Music critics praised the song's production and Swift's songwriting. "Should've Said No" was Swift's second number-one single on the Hot Country Songs chart and peaked at number 33 on the Billboard Hot 100. The single was certified platinum, for exceeding one million digital copies sold, by the Recording Industry Association of America (RIAA). It entered the singles charts in Canada and New Zealand.

Swift performed "Should've Said No" live at the 43rd Academy of Country Music Awards; the performance was recorded and released as the official music video. The song was also included in the set list of her first headlining tour, the Fearless Tour (2009–2010). She also sang the song as a guest star on the Jonas Brothers' Burnin' Up Tour; the performance was featured in the concert film Jonas Brothers: The 3D Concert Experience. In 2018, she included a mashup of "Should've Said No" and "Bad Blood" in the set list of her Reputation Stadium Tour (2018).

==Background and writing==
"Should've Said No" was a last-minute addition to Taylor Swift's first album project; she wrote it two days before the album was mastered and published, working on it overnight with producer Nathan Chapman. She said she wrote it as a reaction to something "dramatic and crazy" that happened to her, and she felt that she needed "to address it in the form of music". The first line that came to her was the title, and she wrote the refrain in five minutes. Swift said that many of the lyrics were based on actual words that she used when confronting her ex-boyfriend. The whole song took her 20 minutes to compose. Swift commented that "Should've Said No" and "Picture to Burn" are the two songs on the album that depict a vengeful attitude towards those who wronged her; whereas "Picture to Burn" has an angry attitude, "Should've Said No" is "more of a moral statement.
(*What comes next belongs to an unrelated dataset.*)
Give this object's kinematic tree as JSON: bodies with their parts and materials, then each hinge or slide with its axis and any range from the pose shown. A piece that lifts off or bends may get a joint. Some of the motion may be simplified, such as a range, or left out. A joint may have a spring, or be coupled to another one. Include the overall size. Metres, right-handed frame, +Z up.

It's an 'I love you, we were awesome and great together, but you messed this up and I would still be with you' kinda thing. You said yes, and you should've said no."

==Music and lyrics==
"Should've Said No" is an uptempo country rock song that incorporates a banjo and opens with a steel guitar riff. It is written in the key of E minor. Swift's lead vocals range from G_{3} to C_{5}. Roger Holland of PopMatters categorized the track as pop rock and said that the country-music arrangement was minimal. Brittany Spanos from Rolling Stone remarked that "Should've Said No" stands out as a pop-rock-leaning tune in a country-music album. In The Guardian, Alexis Petridis described it as a "post-grunge stadium rock anthem". Musicologist James E. Perone commented that "Should've Said No" features a production incorporating textured guitars that resembles a rock power ballad, and includes elements of American folk music through the use of the pentatonic scale in the melody and the fiddles in unison with other instruments.
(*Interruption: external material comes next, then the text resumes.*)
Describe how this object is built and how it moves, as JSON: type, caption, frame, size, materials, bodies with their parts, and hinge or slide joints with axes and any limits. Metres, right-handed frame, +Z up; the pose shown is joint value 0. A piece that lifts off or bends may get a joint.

In the lyrics, the narrator chastises a cheating ex-boyfriend and tells him that she would have forgiven him if he had said no to the girl with whom he cheated on the narrator. She has no intention to get back with him, no matter how much he pleads. Before ending their relationship, the narrator asks the ex-boyfriend, "Before you go, tell me this: Was it worth it? Was she worth this?" to which she answers herself, "No," repeatedly. Some authors remarked that the song has an empowering message to young female listeners, who listen to Swift's music to find power to control their own lives. In The New York Times, Jon Caramanica wrote that the song is "a little vicious ... animated by something sharper than traditional teenage angst".
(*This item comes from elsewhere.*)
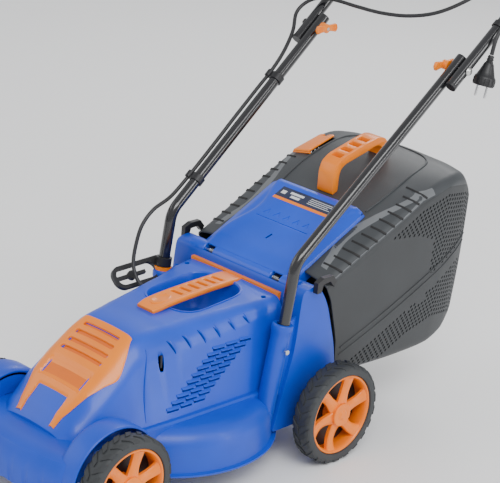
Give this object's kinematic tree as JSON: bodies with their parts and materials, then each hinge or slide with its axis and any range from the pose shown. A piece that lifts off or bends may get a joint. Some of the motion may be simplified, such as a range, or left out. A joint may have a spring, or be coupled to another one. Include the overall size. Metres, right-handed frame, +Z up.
{
  "type": "electric rotary lawn mower",
  "caption": "Corded rotary lawn mower with a moulded deck on four wheels, belt-driven blade, lift-off grass box, rear flap and folding push handle with a bail switch.",
  "frame": {"origin": "on the ground, under the middle of the mower's bounding box", "axes": "+Z up, -Y towards the front bumper, +X towards the operator's left"},
  "size_m": [0.416, 1.2856, 0.9972],
  "materials": {
    "deck_blue": "satin moulded shell",
    "hood_blue": "satin moulded shell",
    "orange_plastic": "satin moulded plastic",
    "tyre_grey": "moulded plastic tyre",
    "black_enamel": "gloss black enamel on steel tube",
    "black_plastic": "fine grained black plastic",
    "bail_coating": "black coated steel wire",
    "cable_black": "smooth cable sheath",
    "zinc_steel": "zinc plated",
    "bright_steel": "ground steel",
    "blade_steel": "dark coated spring steel",
    "grey_casting": "as cast",
    "motor_black": "glass filled plastic",
    "copper_winding": "varnished copper windings on a steel stack",
    "rotor_steel": "laminated steel and varnished copper",
    "pulley_black": "glass filled plastic",
    "belt_rubber": "ribbed drive belt",
    "lid_grey": "fine grained polypropylene",
    "basket_grey": "fine grained polypropylene",
    "button_red": "moulded push button"
  },
  "bodies": {
    "chassis": {"deck": "deck_blue", "hood": "hood_blue", "front_grille": "orange_plastic", "carry_handle": "orange_plastic", "rear_trim": "orange_plastic", "hinge_rod": "zinc_steel", "lower_tube_left": "black_enamel", "lower_tube_right": "black_enamel", "tube_screws": "zinc_steel", "hood_screws": "zinc_steel", "cord_hook": "black_plastic", "hook_bracket": "orange_plastic", "cable_clips": "black_plastic", "bearing_plate": "grey_casting", "bearings": "bright_steel", "motor_can": "motor_black", "motor_stator": "copper_winding", "drive_belt": "belt_rubber", "motor_cable": "cable_black"},
    "front_axle_set": {"front_axle": "zinc_steel"},
    "rear_axle_set": {"rear_axle": "zinc_steel"},
    "front_left_wheel": {"front_left_tyre": "tyre_grey", "front_left_rim": "orange_plastic", "front_left_cap": "orange_plastic"},
    "front_right_wheel": {"front_right_tyre": "tyre_grey", "front_right_rim": "orange_plastic", "front_right_cap": "orange_plastic"},
    "rear_left_wheel": {"rear_left_tyre": "tyre_grey", "rear_left_rim": "orange_plastic", "rear_left_cap": "orange_plastic"},
    "rear_right_wheel": {"rear_right_tyre": "tyre_grey", "rear_right_rim": "orange_plastic", "rear_right_cap": "orange_plastic"},
    "blade_rotor": {"spindle": "bright_steel", "driven_pulley": "pulley_black", "blade_adaptor": "pulley_black", "blade": "blade_steel", "blade_bolt": "zinc_steel"},
    "motor_rotor": {"armature": "rotor_steel", "drive_pulley": "pulley_black"},
    "flap": {"rear_flap": "hood_blue", "flap_springs": "zinc_steel"},
    "grass_box": {"box_lid": "lid_grey", "box_basket": "basket_grey", "box_handle": "orange_plastic", "box_hooks": "black_plastic"},
    "level_indicator": {"level_flap": "orange_plastic"},
    "push_handle": {"upper_handle": "black_enamel", "tube_caps": "black_plastic", "handle_bolts": "zinc_steel", "switch_box": "black_plastic", "bail_bracket": "black_plastic", "tail_clips": "black_plastic", "tail_cord": "cable_black", "plug_body": "cable_black", "plug_pins": "bright_steel"},
    "bail": {"bail_lever": "bail_coating"},
    "start_button": {"safety_button": "button_red"},
    "left_knob": {"wing_knob_left": "orange_plastic"},
    "right_knob": {"wing_knob_right": "orange_plastic"}
  },
  "joints": [
    {"name": "front_cut_height", "type": "slide", "parent": "chassis", "child": "front_axle_set", "axis": [0, 0, 1], "range_m": [0, 0.031]},
    {"name": "rear_cut_height", "type": "slide", "parent": "chassis", "child": "rear_axle_set", "axis": [0, 0, 1], "range_m": [0, 0.031]},
    {"name": "front_left_roll", "type": "hinge", "parent": "front_axle_set", "child": "front_left_wheel", "pos_m": [0, -0.5368, 0.081], "axis": [1, 0, 0], "continuous": true},
    {"name": "rear_left_roll", "type": "hinge", "parent": "rear_axle_set", "child": "rear_left_wheel", "pos_m": [0, -0.09879, 0.085], "axis": [1, 0, 0], "continuous": true},
    {"name": "front_right_roll", "type": "hinge", "parent": "front_axle_set", "child": "front_right_wheel", "pos_m": [0, -0.5368, 0.081], "axis": [1, 0, 0], "continuous": true},
    {"name": "rear_right_roll", "type": "hinge", "parent": "rear_axle_set", "child": "rear_right_wheel", "pos_m": [0, -0.09879, 0.085], "axis": [1, 0, 0], "continuous": true},
    {"name": "blade_spin", "type": "hinge", "parent": "chassis", "child": "blade_rotor", "pos_m": [0, -0.31079, 0.1], "axis": [0, 0, 1], "continuous": true},
    {"name": "motor_spin", "type": "hinge", "parent": "chassis", "child": "motor_rotor", "pos_m": [0, -0.42879, 0.18], "axis": [0, 0, 1], "continuous": true},
    {"name": "flap_lift", "type": "hinge", "parent": "chassis", "child": "flap", "pos_m": [0, -0.1388, 0.287], "axis": [1, 0, 0], "range_deg": [0, 70], "stiffness_Nm_per_rad": 0.15, "springref_deg": -100.27, "deforming": ["flap_springs"]},
    {"name": "box_lift_off", "type": "slide", "parent": "chassis", "child": "grass_box", "axis": [0, 0.9397, 0.342], "range_m": [0, 0.42]},
    {"name": "level_flap_lift", "type": "hinge", "parent": "grass_box", "child": "level_indicator", "pos_m": [-0.122, 0.11321, 0.4055], "axis": [0.9744, -0.0582, 0.2173], "range_deg": [0, 35]},
    {"name": "handle_fold", "type": "hinge", "parent": "chassis", "child": "push_handle", "pos_m": [0, 0.15738, 0.61979], "axis": [1, 0, 0], "range_deg": [0, 160], "deforming": ["motor_cable"]},
    {"name": "bail_pull", "type": "hinge", "parent": "push_handle", "child": "bail", "pos_m": [0, 0.51043, 0.88619], "axis": [1, 0, 0], "range_deg": [0, 23], "stiffness_Nm_per_rad": 0.6, "springref_deg": -28.65},
    {"name": "button_press", "type": "slide", "parent": "push_handle", "child": "start_button", "axis": [0, 0.6361, -0.7716], "range_m": [0, 0.004], "stiffness_N_per_m": 400, "springref_m": -0.003},
    {"name": "left_knob_turn", "type": "hinge", "parent": "push_handle", "child": "left_knob", "pos_m": [0, 0.15738, 0.61979], "axis": [1, 0, 0], "continuous": true},
    {"name": "right_knob_turn", "type": "hinge", "parent": "push_handle", "child": "right_knob", "pos_m": [0, 0.15738, 0.61979], "axis": [1, 0, 0], "continuous": true}
  ],
  "couplings": [
    {"joint": "motor_spin", "follows": "blade_spin", "ratio": 3.6471}
  ]
}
==Release and commercial performance==
"Should've Said No" was the fifth and final single from Swift's debut album. It was released to US country radio on May 19, 2008, by Big Machine Records. An alternate version of the song was released on her extended play Beautiful Eyes (2008). A remix was included in the international edition of Swift's second studio album, Fearless, released in March 2009. In October 2019, following the Taylor Swift masters dispute, Big Machine Records re-released "Should've Said No", along with other singles from Swift's debut album, on limited-edition vinyl.

In the United States, the single peaked at number 33 on the Billboard Hot 100. It was Swift's second number-one single on the Hot Country Songs chart, following "Our Song"; both singles were solely written by Swift. It spent two weeks at number one on the Hot Country Songs chart. The song was certified platinum by the Recording Industry Association of America (RIAA) in 2009 and, by November 2017, had sold 1.5 million digital copies in the United States. "Should've Said No" also charted on the Canadian Hot 100 (peaking at number 67) and the Official New Zealand Music Chart (peaking at number 18).

==Critical reception==
Roger Holland of PopMatters lauded the song's production and felt that it proved Swift's potential success beyond her country-music identity. Chris Neal of Country Weekly and Jon Caramanica of The New York Times both selected "Should've Said No" as one of the best songs on Swift's debut album. Reviewing the international edition of Fearless, Fiona Chua of MTV Asia selected the track as a highlight, lauding its upbeat production and emotional sentiments that resonated with many tween females. New Zealand magazine The Spinoffs Sam Brooke placed it at number five on a list of the best songs of 2009. The song was one of the 50 award-winning songs at the 2009 BMI Country Awards.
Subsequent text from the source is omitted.